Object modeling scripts
* Begin *

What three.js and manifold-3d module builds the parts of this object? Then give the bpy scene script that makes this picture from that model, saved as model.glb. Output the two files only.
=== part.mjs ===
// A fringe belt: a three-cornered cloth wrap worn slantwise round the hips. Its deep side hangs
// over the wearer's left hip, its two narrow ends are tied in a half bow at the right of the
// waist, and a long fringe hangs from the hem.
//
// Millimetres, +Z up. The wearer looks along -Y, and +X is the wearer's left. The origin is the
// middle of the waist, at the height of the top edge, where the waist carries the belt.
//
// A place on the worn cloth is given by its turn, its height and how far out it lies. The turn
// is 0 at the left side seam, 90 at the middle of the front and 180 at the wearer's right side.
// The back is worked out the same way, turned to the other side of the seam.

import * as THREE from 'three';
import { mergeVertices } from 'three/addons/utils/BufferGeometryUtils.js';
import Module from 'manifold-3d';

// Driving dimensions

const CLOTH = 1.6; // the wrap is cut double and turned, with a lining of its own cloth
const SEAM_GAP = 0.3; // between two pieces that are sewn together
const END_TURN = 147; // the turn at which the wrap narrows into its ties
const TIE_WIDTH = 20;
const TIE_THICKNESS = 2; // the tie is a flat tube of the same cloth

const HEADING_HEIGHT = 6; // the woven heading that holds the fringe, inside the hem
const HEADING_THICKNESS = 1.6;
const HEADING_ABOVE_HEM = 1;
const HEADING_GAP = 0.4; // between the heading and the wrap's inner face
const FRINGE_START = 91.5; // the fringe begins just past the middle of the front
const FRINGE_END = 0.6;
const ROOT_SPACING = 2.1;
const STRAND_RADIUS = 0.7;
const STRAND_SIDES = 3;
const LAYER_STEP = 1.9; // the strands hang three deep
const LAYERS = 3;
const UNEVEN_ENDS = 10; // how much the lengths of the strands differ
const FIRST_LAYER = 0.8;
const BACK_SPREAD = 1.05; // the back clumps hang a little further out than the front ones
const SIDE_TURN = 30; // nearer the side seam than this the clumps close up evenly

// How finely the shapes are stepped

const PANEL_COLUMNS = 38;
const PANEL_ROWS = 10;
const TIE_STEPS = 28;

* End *
* Begin *

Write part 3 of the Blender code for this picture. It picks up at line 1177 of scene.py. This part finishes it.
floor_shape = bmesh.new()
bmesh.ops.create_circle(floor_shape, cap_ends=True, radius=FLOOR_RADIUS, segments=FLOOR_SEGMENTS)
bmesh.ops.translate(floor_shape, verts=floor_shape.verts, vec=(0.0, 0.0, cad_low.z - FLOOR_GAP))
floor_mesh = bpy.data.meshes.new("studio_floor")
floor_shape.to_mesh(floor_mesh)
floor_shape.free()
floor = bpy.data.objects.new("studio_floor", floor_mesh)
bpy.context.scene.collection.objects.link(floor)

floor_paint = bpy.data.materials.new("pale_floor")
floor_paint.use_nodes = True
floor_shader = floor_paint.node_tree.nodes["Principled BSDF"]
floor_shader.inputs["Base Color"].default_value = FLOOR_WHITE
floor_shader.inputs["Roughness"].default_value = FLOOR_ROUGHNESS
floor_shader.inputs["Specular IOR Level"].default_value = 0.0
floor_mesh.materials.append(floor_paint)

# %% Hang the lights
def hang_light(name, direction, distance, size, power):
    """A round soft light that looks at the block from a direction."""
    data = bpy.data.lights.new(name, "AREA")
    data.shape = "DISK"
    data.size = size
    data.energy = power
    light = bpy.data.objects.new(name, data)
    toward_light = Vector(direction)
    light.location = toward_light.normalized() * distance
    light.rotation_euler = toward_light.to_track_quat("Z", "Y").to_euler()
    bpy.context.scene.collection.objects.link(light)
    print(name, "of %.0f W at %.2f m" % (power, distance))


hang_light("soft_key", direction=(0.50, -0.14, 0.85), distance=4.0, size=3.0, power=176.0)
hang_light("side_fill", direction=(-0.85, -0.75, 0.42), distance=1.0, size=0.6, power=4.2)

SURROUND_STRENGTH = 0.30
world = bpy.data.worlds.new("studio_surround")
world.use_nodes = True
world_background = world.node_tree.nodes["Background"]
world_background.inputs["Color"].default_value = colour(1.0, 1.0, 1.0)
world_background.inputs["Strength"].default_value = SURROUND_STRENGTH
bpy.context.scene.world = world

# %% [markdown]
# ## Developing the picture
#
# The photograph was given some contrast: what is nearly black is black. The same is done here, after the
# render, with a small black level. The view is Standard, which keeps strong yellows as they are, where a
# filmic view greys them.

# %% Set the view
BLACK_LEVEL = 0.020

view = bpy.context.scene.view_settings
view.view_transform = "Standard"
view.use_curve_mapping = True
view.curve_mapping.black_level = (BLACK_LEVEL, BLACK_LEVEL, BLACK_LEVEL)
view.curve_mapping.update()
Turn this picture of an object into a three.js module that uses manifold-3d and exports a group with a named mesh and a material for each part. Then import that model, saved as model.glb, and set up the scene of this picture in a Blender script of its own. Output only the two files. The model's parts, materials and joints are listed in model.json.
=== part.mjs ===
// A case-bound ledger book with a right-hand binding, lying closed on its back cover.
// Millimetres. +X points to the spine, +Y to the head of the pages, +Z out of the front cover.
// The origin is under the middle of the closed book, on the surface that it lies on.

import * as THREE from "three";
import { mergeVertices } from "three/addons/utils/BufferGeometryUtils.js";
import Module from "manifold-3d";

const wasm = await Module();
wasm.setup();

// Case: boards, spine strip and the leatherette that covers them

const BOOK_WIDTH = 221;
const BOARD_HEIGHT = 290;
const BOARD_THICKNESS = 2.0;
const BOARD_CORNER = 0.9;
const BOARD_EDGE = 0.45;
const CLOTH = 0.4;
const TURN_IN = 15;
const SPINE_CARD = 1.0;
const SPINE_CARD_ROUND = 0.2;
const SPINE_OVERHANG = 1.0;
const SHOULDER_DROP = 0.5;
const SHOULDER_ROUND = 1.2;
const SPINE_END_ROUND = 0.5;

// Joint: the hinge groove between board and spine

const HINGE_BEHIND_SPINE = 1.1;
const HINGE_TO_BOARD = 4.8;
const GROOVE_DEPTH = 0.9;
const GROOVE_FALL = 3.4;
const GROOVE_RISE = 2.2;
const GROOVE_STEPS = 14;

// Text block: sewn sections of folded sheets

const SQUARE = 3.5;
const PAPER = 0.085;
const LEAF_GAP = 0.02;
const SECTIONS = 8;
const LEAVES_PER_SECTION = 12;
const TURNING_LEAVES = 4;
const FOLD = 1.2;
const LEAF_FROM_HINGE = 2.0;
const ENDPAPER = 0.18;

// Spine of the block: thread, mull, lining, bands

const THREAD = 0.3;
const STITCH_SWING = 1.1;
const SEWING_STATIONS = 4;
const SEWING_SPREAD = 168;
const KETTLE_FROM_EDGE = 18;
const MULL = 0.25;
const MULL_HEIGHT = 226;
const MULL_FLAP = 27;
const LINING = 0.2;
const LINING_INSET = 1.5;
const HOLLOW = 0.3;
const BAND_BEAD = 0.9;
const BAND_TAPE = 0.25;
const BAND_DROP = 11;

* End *

Which lines hold the string "with"? Copy all of them from the data above.

● **Result of the exercise**
const CLOTH = 1.6; // the wrap is cut double and turned, with a lining of its own cloth
# render, with a small black level. The view is Standard, which keeps strong yellows as they are, where a
Turn this picture of an object into a three.js module that uses manifold-3d and exports a group with a named mesh and a material for each part. Then import that model, saved as model.glb, and set up the scene of this picture in a Blender script of its own. Output only the two files. The model's parts, materials and joints are listed in model.json.
// A case-bound ledger book with a right-hand binding, lying closed on its back cover.